Do this —
Set down the material exactly as given, please, from its first line through the line that includes "folds: The ridges and troughs.".

Record extracts —
----

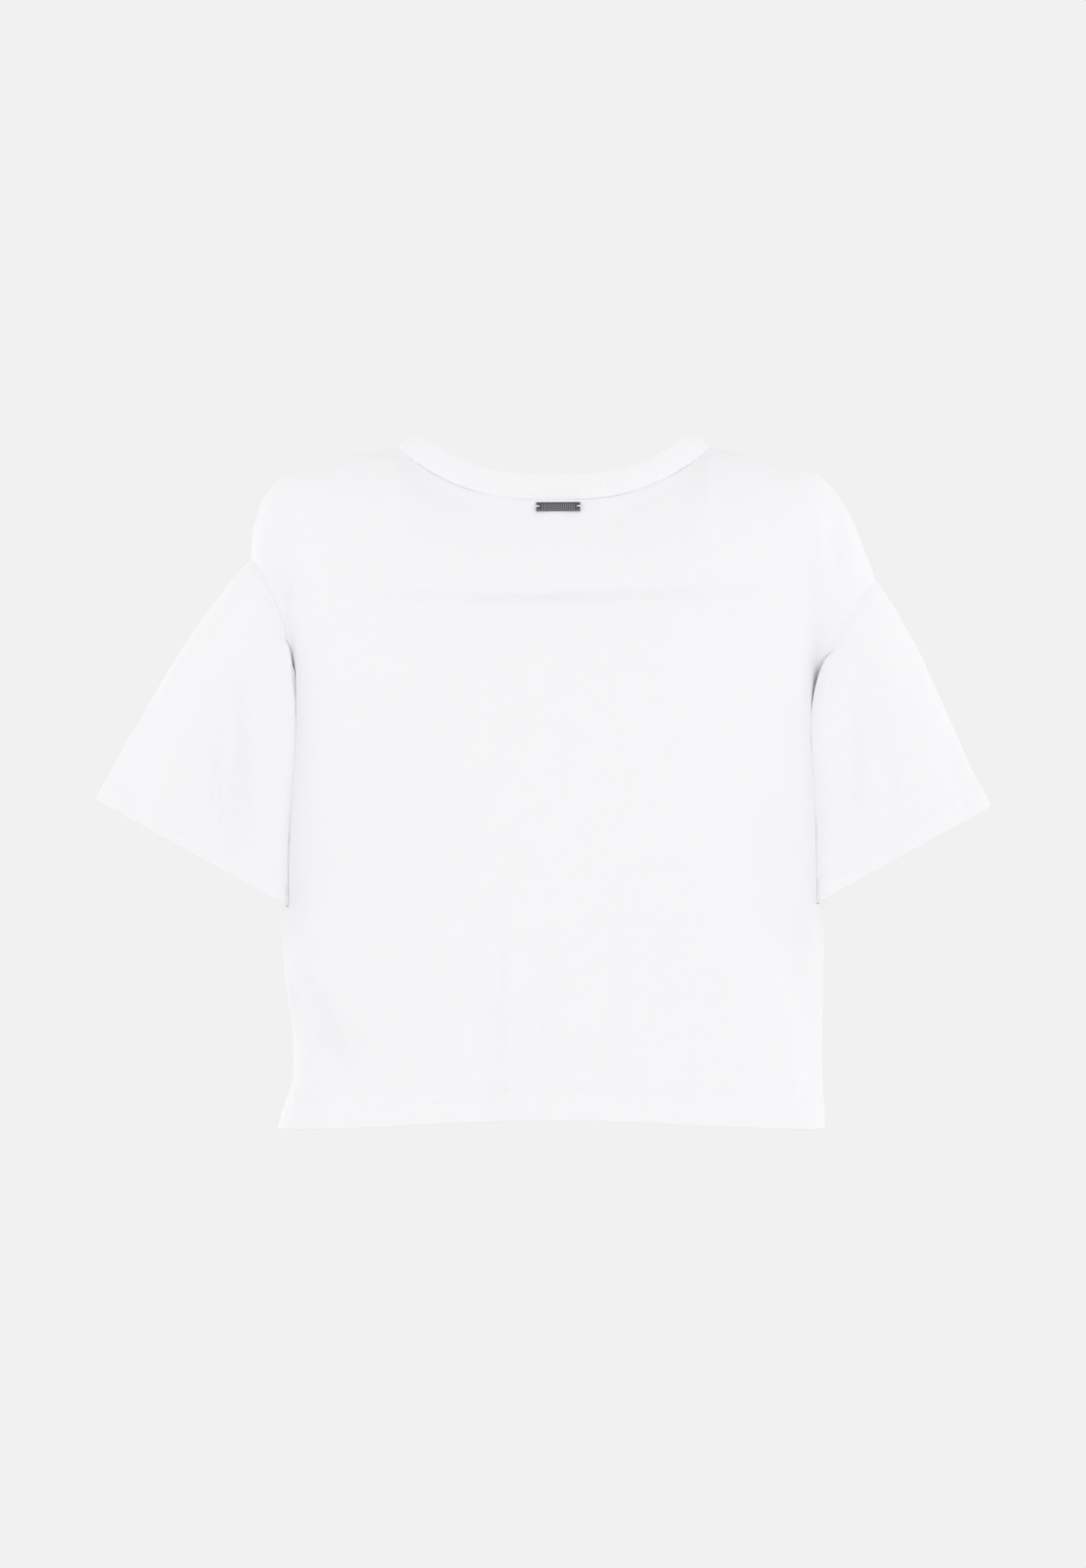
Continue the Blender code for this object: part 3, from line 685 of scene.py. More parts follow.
def hem_height(across: np.ndarray) -> np.ndarray:
    """Height of the hem's edge at each share of a panel's half width."""
    return HEM_Z + HEM_RISE * np.cos(across * math.pi / 2) ** 2


def fold_lift(points: np.ndarray, folds: Sequence[Fold]) -> np.ndarray:
    """How far the folds lift each point off the plain form.

    Args:
        points: A grid of points in millimetres.
        folds: The ridges and troughs.

    Returns:
        The lift of each point in millimetres.
    """
    x, z = points[..., 0], points[..., 2]
    lift = np.zeros_like(x)
    for fold in folds:
        along = np.array([fold.x1 - fold.x0, fold.z1 - fold.z0])
        length = np.hypot(*along)
        along = along / length
        run = 2 * ((x - fold.x0) * along[0] + (z - fold.z0) * along[1]) / length - 1
        off = (x - fold.x0) * along[1] - (z - fold.z0) * along[0]
        off = (off - fold.bow * (1 - run**2)) / fold.width
        beside = fold.partner * np.exp(-(((off - PARTNER_AWAY) / PARTNER_WIDTH) ** 2))
        fade = np.clip(1 - abs(run) ** 3, 0, 1)
        lift += fold.height * fade * (np.exp(-(off**2)) + beside)
    return lift


def uneven_lift(points: np.ndarray) -> np.ndarray:
    """The slow unevenness of cloth that hangs, in millimetres.

    Args:
        points: A grid of points in millimetres.

    Returns:
        The lift of each point in millimetres.
    """
    x, y, z = points[..., 0], points[..., 1], points[..., 2]
    lift = np.zeros_like(x)
    for wave in RIPPLES:
        phase = (x + RIPPLE_DEPTH * y) / wave.wave_x + z / wave.wave_z
        lift += wave.height * np.sin(2 * math.pi * phase + wave.phase)
    return lift


def grid_normals(points: np.ndarray, tube: bool) -> np.ndarray:
    """Normals of a grid of points, square to its rows and columns.

    Args:
        points: The grid.
        tube: Whether its columns close on themselves.

    Returns:
        A unit normal for each point.
    """
    up = np.gradient(points, axis=0)
    if tube:
        wrapped = np.concatenate([points[:, -1:], points, points[:, :1]], axis=1)
        over = np.gradient(wrapped, axis=1)[:, 1:-1]
    else:
        over = np.gradient(points, axis=1)
    return unit(np.cross(over, up))


def closed_grid(grid: np.ndarray) -> np.ndarray:
    """A grid with its first column again at its end."""
    return np.concatenate([grid, grid[:, :1]], axis=1)


def soften(points: np.ndarray, weight: np.ndarray, passes: int, tube: bool) -> np.ndarray:
    """Draws each point of a grid towards the middle of its neighbours, its edges kept.

    Args:
        points: The grid.
        weight: How much of each pass a point takes, from 0 to 1.
        passes: How often it is done.
        tube: True where the columns close on themselves.

    Returns:
        The softened grid.
    """
    points = points.copy()
    weight = weight[..., None] / 2
    for _ in range(passes):
        rows = (points[:-2] + points[2:]) / 2
        if tube:
            columns = (np.roll(points, 1, axis=1) + np.roll(points, -1, axis=1))[1:-1] / 2
            points[1:-1] += weight[1:-1] * ((rows + columns) / 2 - points[1:-1])
        else:
            columns = (points[1:-1, :-2] + points[1:-1, 2:]) / 2
            middle = (rows[:, 1:-1] + columns) / 2
            points[1:-1, 1:-1] += weight[1:-1, 1:-1] * (middle - points[1:-1, 1:-1])
    return points


# ---------------------------------------------------------------------------------------------
# Sewing, as it shapes the cloth
# ---------------------------------------------------------------------------------------------


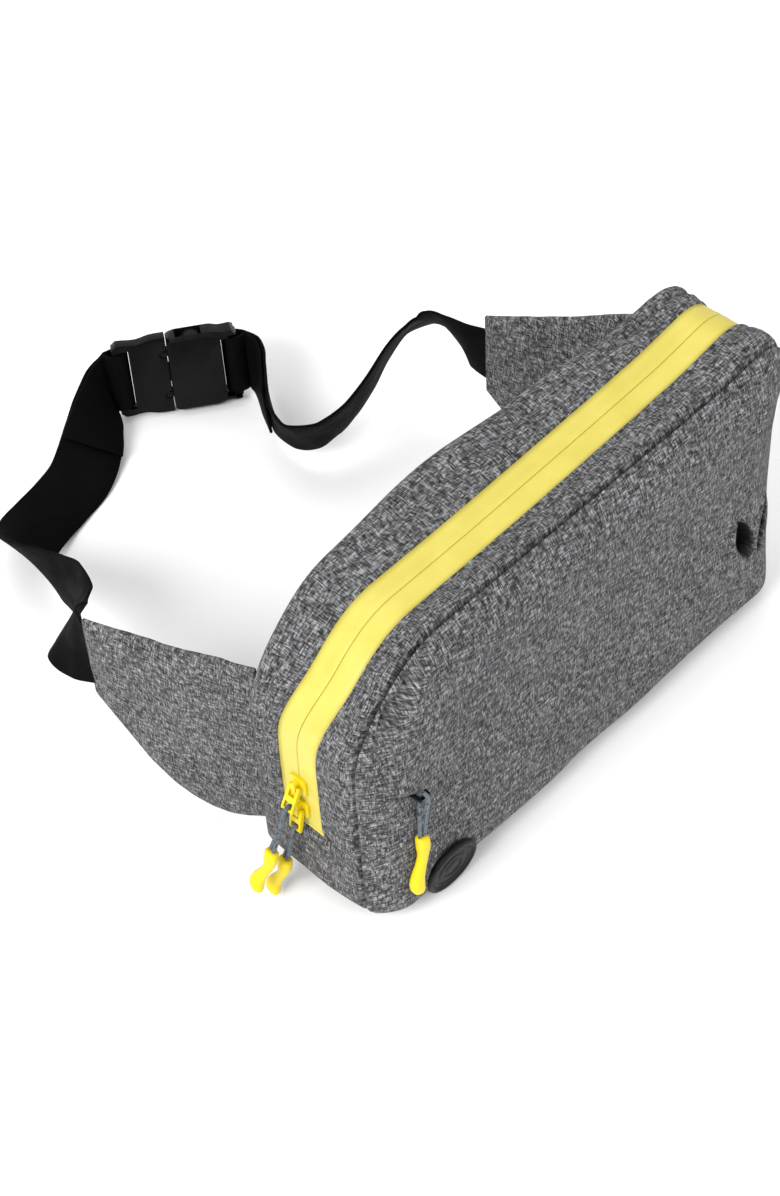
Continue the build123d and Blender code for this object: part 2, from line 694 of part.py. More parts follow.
TAIL_STEP = LEG_GAP + WEB_THICK
left_end = across_plane(PLUG_END - LEG_END, -TAIL_STEP / 2, 1)
right_end = across_plane(SOCKET_END + LEG_END, -TAIL_STEP / 2, -1)
left_start = tip_plane(LEFT_PIVOT, LEFT_WING_ANGLE)
right_start = tip_plane(RIGHT_PIVOT, RIGHT_WING_ANGLE)
left_planes = web_planes(left_start, LEFT_STATIONS, 1, left_end)
right_planes = web_planes(right_start, RIGHT_STATIONS, -1, right_end)
save(make_web(left_planes), "left_webbing")
save(make_web(right_planes), "right_webbing")
save(make_loop(PLUG_END, -1), "left_webbing_loop")
save(make_loop(SOCKET_END, 1), "right_webbing_loop")

# The webbing's sewn-back tails lie on its inner side.
save(make_web([layered(plane, TAIL_STEP) for plane in left_planes[-4:]]), "left_webbing_tail")
save(make_web([layered(plane, -TAIL_STEP) for plane in right_planes[-5:]]), "right_webbing_tail")
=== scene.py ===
from math import cos, hypot, pi, radians, sin

import bmesh
import bpy
import numpy as np
from mathutils import Matrix, Vector, noise


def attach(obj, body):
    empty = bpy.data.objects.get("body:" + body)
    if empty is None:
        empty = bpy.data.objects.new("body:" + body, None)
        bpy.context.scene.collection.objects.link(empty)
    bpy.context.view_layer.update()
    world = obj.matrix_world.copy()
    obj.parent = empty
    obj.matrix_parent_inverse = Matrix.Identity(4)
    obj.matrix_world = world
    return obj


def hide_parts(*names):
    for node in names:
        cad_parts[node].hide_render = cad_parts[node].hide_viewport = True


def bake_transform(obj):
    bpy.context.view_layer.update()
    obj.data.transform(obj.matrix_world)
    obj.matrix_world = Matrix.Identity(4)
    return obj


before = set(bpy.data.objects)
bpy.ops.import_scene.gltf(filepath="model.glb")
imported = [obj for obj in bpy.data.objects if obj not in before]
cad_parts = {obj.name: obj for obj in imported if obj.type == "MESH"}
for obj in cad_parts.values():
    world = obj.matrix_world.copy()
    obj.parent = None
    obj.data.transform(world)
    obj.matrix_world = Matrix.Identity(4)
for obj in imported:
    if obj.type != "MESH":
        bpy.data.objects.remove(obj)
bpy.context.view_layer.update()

MM = 0.001
# the lowest that the base strip and the two panels reach, in millimetres
STRIP_FLOOR, PANEL_FLOOR = 0.2, 0.3


# ---------------------------------------------------------------- mesh helpers
def add_object(name, data):
    obj = bpy.data.objects.new(name, data)
    bpy.context.scene.collection.objects.link(obj)
    return obj


def to_object(name, verts, faces, uv=None, smooth=True):
    """A mesh object from points in millimetres, with a UV map in centimetres of cloth."""
    mesh = bpy.data.meshes.new(name)
    mesh.from_pydata([tuple(float(c) * MM for c in v) for v in verts], [], faces)
    if uv is not None:
        layer = mesh.uv_layers.new(name="weave")
        uv = np.asarray(uv, float) * 0.1
        index = np.empty(len(mesh.loops), dtype=np.int32)
        mesh.loops.foreach_get("vertex_index", index)
        layer.data.foreach_set("uv", uv[index].astype(np.float32).ravel())
    mesh.polygons.foreach_set("use_smooth", [smooth] * len(mesh.polygons))
    mesh.update()
    return add_object(name, mesh)


def grid_faces(rows, cols, wrap=False, flip=False, base=0):
    faces = []
    last = cols if wrap else cols - 1
    for i in range(rows - 1):
        for j in range(last):
            a = base + i * cols + j
            b = base + i * cols + (j + 1) % cols
            quad = (a, b, b + cols, a + cols)
            faces.append(quad[::-1] if flip else quad)
    return faces


def tube_faces(rows, cols, flip=False, base=0):
    """Faces of a tube made of rings, with a cap at each end."""
    last = base + (rows - 1) * cols
    faces = grid_faces(rows, cols, wrap=True, flip=flip, base=base)
    faces.append(tuple(range(base, base + cols)))
    faces.append(tuple(range(last, last + cols))[::-1])
    return faces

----

Written solution —
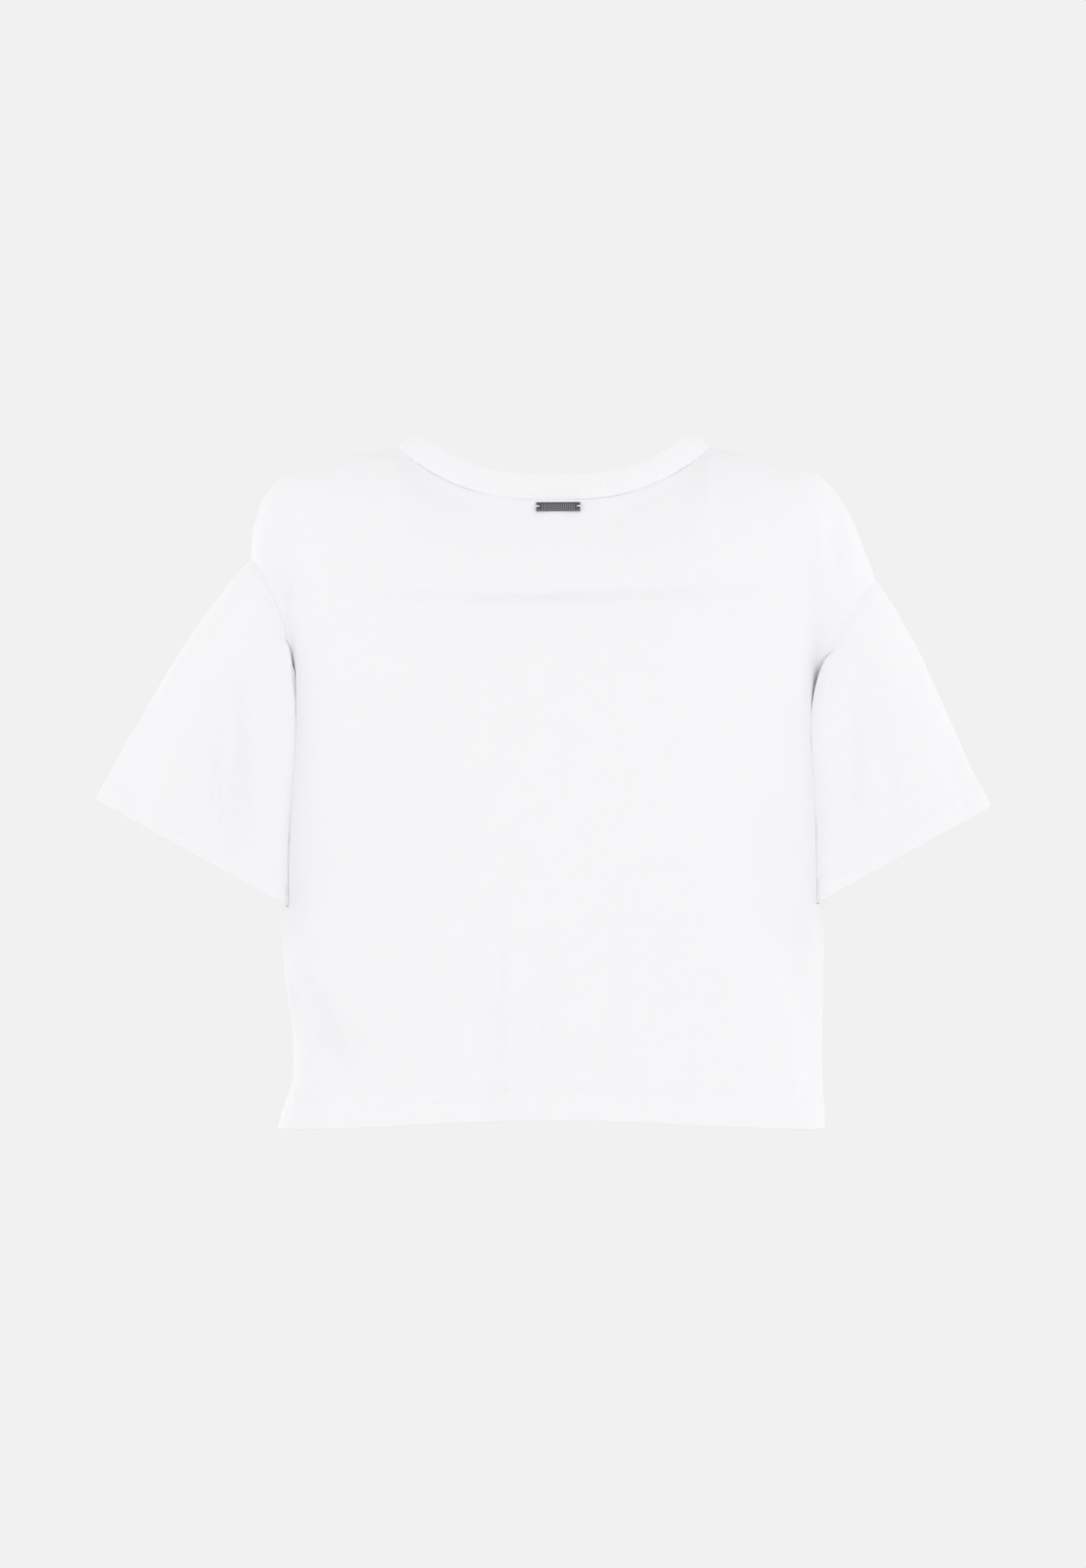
Continue the Blender code for this object: part 3, from line 685 of scene.py. More parts follow.
def hem_height(across: np.ndarray) -> np.ndarray:
    """Height of the hem's edge at each share of a panel's half width."""
    return HEM_Z + HEM_RISE * np.cos(across * math.pi / 2) ** 2


def fold_lift(points: np.ndarray, folds: Sequence[Fold]) -> np.ndarray:
    """How far the folds lift each point off the plain form.

    Args:
        points: A grid of points in millimetres.
        folds: The ridges and troughs.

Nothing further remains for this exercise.